As someone who got their PhD and then did a year as post-doc in a high-impact periodontology lab, DO NOT underestimate the time and shear determination it takes to do a PhD. You're looking at about 50 hrs a week between experiments, literature searches, and writing if you want to publish in a journal that's not garbage. Additionally, most dental research journals are horrid, and I'm not trying to flex nuts or anything, it's just the truth.
Doing your PhD is nothing like undergrad research and one really needs a great deal of self discipline to finish on time since you're being trained as an independent researcher. Hell, sometimes it's just luck! I lost atleast 7 weeks one summer because there was a H. pylori outbreak at Charles River and they had to start my KO mouse line all over again. I even waited two months for one of my my gingivalis antibodies because our cell culture facility got a mycoplasma infection and killed everyones hybridomas.

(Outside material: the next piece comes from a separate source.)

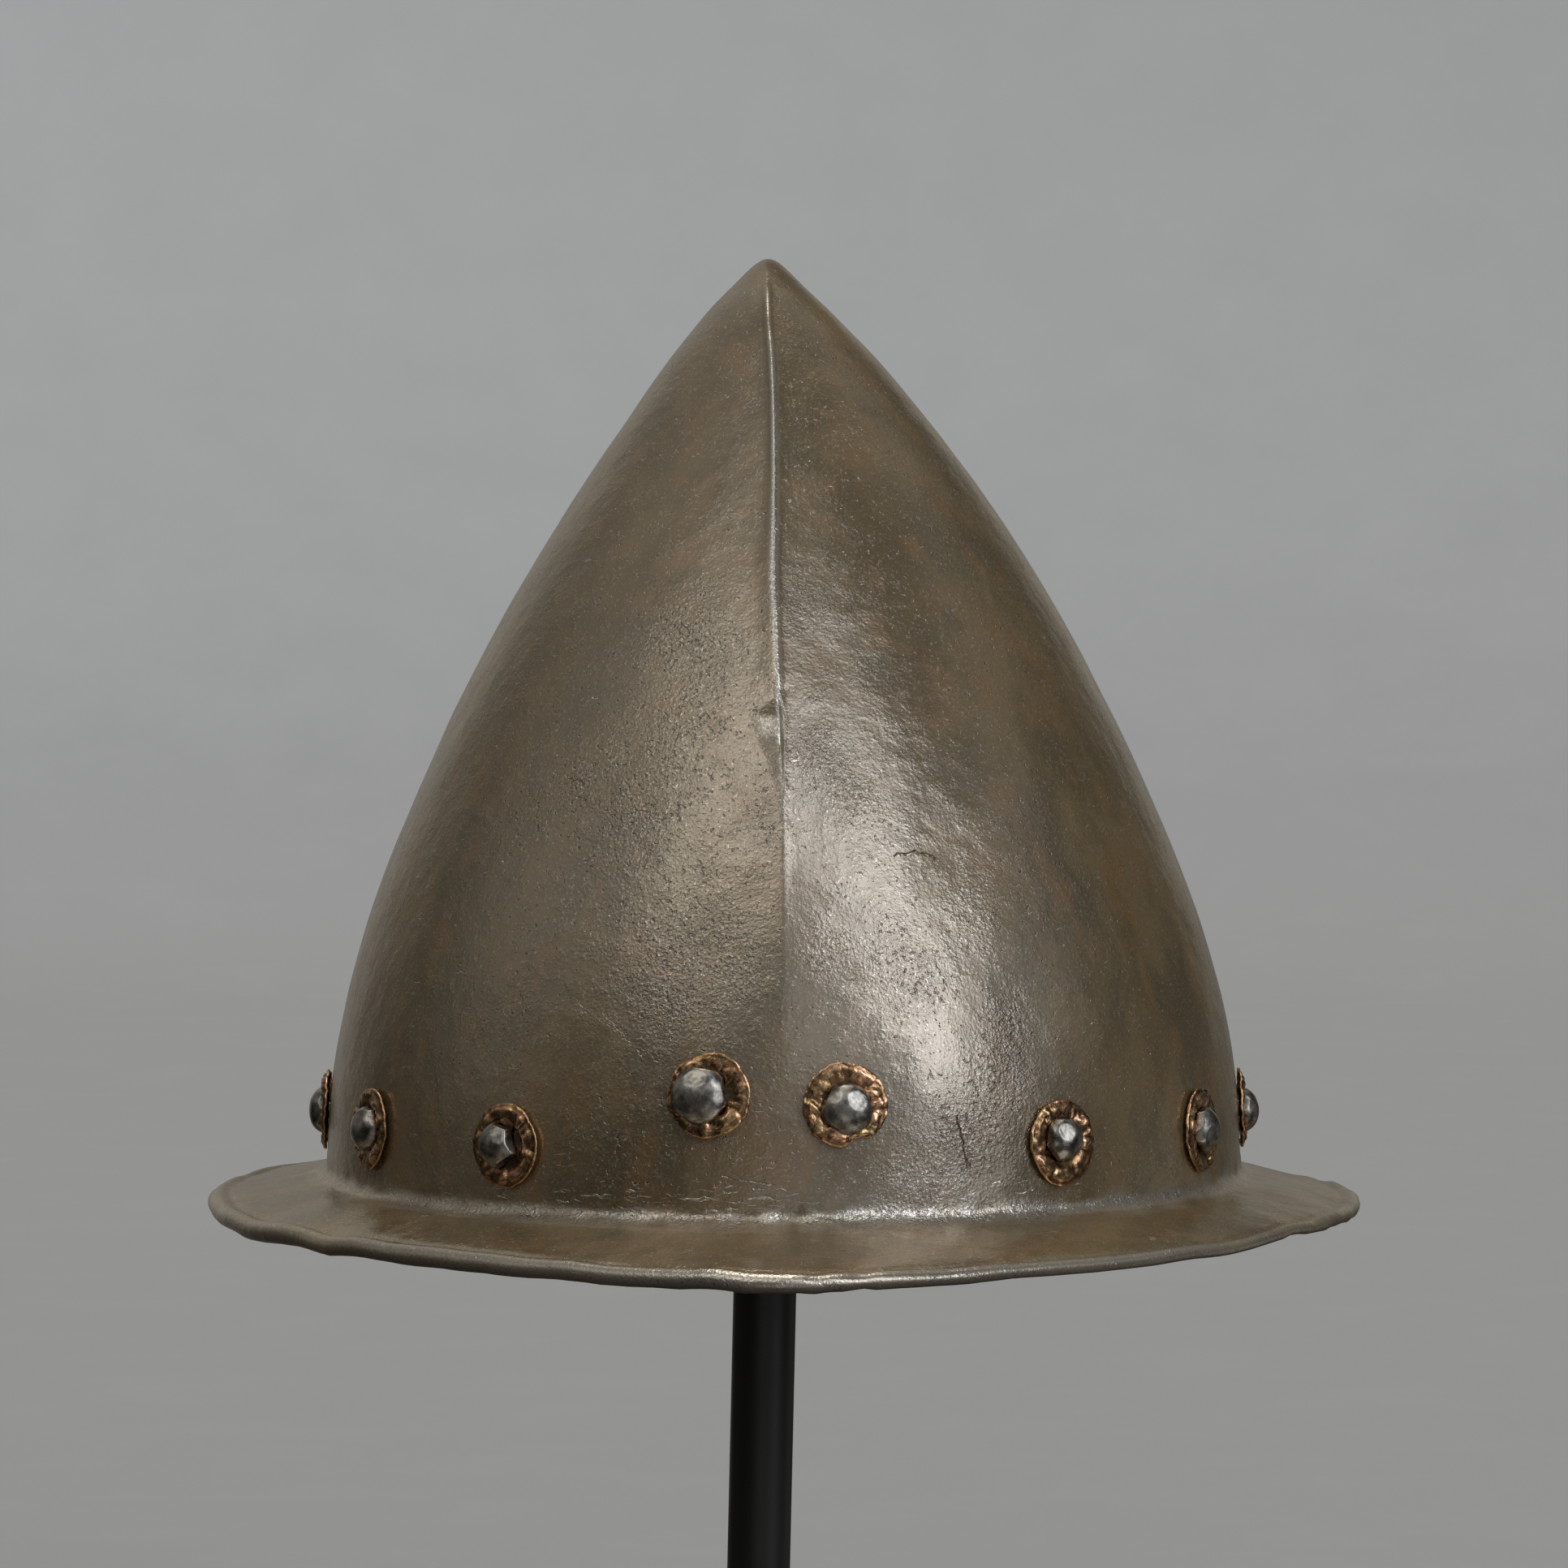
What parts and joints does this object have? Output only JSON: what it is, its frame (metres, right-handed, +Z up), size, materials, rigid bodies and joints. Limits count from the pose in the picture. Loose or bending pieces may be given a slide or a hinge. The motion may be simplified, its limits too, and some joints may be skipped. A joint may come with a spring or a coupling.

Why do I mention this? Because some days you just want to say, "F*ck This!" and walk out of lab. Call me a masochist, but it's the love of research that kept getting me out of bed the very next day. If you don't truly LOVE research, doing a DDS/PhD is a very poor decision, regardless of how many loans you might have. The funding situation for academic research in this country is awful, and I believe the lowest in history (if you account for inflation). In my experience from talking with associate-professors, your pay is also tied to the amount of grant money you bring in.